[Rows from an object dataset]
::::::::::
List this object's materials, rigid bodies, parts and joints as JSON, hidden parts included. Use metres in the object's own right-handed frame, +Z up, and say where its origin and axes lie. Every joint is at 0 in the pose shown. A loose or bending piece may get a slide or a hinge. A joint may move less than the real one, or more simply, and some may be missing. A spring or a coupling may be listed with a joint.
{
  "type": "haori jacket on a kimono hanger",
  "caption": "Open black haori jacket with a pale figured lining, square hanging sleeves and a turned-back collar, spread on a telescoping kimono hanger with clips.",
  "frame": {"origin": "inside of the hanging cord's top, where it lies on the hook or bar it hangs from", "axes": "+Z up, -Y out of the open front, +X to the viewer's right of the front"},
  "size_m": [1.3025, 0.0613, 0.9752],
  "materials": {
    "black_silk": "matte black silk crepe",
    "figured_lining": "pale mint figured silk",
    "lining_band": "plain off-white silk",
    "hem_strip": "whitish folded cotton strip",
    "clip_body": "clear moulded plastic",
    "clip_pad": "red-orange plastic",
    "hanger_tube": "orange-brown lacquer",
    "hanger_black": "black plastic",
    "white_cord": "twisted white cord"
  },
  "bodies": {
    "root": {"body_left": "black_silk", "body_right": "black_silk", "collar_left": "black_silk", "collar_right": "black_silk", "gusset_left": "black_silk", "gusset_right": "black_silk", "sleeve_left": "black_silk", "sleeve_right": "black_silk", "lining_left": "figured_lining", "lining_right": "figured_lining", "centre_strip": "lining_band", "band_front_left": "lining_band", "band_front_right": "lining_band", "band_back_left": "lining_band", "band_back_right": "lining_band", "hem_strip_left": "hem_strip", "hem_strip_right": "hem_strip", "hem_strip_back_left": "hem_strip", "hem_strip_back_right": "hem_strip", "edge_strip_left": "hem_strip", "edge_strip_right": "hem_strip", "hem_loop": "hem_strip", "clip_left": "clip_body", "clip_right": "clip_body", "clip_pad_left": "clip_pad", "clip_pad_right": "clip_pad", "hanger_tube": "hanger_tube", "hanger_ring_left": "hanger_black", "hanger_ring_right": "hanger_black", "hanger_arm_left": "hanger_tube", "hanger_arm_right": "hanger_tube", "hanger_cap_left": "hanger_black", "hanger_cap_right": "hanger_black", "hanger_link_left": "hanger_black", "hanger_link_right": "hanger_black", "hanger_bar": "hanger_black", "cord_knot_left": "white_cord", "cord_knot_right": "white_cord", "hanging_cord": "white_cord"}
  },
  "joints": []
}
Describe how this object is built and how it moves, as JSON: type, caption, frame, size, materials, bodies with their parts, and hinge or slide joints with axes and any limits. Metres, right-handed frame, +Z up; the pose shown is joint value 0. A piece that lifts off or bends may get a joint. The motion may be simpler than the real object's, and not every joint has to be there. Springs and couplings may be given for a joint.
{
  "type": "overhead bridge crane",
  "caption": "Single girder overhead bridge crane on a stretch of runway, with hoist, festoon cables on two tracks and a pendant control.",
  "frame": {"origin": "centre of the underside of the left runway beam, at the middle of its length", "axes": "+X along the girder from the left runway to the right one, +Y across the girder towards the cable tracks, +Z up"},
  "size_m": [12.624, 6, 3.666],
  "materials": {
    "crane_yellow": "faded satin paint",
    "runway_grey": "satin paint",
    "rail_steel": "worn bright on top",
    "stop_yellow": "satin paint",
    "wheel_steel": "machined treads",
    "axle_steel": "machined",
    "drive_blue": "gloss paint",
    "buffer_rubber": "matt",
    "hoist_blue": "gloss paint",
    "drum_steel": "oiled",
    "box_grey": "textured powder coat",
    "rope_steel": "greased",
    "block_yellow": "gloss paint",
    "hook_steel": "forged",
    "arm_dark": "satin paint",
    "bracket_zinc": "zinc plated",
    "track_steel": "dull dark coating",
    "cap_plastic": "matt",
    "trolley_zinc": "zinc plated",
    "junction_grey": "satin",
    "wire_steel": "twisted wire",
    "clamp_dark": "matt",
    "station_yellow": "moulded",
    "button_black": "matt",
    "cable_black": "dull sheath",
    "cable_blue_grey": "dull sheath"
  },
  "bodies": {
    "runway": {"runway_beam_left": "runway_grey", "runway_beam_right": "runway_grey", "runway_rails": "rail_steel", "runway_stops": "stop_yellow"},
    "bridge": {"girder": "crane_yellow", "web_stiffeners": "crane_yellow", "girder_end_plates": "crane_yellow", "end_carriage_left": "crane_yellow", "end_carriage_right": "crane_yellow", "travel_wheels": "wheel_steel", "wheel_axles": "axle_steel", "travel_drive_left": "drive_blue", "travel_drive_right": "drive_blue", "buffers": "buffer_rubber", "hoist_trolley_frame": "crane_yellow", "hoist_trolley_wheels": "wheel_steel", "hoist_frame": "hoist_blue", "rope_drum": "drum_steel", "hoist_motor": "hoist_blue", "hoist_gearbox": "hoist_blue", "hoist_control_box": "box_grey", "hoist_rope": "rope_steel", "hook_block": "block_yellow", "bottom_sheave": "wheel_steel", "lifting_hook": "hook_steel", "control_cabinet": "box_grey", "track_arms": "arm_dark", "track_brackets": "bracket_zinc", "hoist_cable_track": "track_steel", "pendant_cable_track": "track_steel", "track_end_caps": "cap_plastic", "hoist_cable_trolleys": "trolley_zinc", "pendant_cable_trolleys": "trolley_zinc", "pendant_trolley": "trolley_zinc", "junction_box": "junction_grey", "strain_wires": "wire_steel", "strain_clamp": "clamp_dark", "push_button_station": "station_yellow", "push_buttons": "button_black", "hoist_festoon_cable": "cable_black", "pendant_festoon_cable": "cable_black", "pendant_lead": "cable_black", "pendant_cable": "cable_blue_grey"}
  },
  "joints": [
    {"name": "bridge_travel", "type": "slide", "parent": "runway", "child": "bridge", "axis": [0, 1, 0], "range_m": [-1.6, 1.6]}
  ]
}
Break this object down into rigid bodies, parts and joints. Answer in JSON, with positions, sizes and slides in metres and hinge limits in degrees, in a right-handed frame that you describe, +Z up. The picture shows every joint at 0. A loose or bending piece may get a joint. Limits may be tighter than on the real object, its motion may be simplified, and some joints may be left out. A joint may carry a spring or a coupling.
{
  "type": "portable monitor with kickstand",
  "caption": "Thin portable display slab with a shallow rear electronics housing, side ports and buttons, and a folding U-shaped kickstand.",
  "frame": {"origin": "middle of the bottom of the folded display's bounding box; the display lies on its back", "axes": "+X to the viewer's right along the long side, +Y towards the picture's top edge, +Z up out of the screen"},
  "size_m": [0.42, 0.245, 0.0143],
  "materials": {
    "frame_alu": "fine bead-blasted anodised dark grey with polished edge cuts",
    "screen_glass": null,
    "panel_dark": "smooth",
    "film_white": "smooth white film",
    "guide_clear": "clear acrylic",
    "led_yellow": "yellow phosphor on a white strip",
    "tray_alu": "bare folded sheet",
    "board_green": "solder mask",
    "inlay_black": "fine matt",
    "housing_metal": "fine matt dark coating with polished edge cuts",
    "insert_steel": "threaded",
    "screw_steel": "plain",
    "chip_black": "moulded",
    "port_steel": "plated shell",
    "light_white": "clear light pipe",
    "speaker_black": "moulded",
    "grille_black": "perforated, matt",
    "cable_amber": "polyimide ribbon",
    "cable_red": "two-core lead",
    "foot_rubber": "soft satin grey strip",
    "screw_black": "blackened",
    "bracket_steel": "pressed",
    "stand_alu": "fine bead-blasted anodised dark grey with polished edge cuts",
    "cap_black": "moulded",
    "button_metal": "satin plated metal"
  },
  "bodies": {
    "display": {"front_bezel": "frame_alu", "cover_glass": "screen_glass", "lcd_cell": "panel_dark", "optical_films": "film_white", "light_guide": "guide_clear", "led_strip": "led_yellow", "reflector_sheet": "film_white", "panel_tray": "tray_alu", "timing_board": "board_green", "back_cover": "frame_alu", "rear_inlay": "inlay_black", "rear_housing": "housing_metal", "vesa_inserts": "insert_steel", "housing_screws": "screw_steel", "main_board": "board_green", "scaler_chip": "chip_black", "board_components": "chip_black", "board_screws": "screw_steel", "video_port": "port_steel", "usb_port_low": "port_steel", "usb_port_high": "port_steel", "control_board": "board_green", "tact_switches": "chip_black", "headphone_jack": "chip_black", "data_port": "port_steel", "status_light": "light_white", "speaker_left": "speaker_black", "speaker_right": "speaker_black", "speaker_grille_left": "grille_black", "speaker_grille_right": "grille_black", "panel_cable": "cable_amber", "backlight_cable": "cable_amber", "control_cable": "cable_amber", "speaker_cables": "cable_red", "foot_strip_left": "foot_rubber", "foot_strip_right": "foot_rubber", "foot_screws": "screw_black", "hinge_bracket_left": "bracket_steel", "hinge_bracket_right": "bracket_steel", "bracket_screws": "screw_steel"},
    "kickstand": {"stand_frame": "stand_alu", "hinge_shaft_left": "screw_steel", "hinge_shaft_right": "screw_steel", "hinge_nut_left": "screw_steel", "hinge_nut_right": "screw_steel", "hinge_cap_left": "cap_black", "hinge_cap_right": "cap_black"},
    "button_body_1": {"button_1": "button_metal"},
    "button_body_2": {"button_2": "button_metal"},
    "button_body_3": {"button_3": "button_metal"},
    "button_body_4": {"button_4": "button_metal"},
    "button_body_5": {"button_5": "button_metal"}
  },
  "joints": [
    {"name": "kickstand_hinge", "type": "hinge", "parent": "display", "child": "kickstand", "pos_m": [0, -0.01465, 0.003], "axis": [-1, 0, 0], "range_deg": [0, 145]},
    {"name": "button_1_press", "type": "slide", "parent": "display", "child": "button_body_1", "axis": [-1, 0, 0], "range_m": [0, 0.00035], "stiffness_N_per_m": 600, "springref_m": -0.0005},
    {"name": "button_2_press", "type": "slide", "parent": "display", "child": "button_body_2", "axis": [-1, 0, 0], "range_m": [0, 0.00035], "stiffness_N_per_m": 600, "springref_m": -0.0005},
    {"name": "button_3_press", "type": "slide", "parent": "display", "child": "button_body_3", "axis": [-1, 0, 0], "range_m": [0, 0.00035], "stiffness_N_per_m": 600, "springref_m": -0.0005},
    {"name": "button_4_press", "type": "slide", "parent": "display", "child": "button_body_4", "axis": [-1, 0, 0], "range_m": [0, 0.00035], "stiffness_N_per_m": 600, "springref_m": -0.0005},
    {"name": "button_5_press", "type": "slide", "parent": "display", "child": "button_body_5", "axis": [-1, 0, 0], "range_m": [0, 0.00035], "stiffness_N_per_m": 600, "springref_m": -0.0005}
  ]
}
::::::::::
Go through the records above, find every line with the word "rigid", and list those lines.

_ANSWER TO THIS EXERCISE_.
List this object's materials, rigid bodies, parts and joints as JSON, hidden parts included. Use metres in the object's own right-handed frame, +Z up, and say where its origin and axes lie. Every joint is at 0 in the pose shown. A loose or bending piece may get a slide or a hinge. A joint may move less than the real one, or more simply, and some may be missing. A spring or a coupling may be listed with a joint.
Break this object down into rigid bodies, parts and joints. Answer in JSON, with positions, sizes and slides in metres and hinge limits in degrees, in a right-handed frame that you describe, +Z up. The picture shows every joint at 0. A loose or bending piece may get a joint. Limits may be tighter than on the real object, its motion may be simplified, and some joints may be left out. A joint may carry a spring or a coupling.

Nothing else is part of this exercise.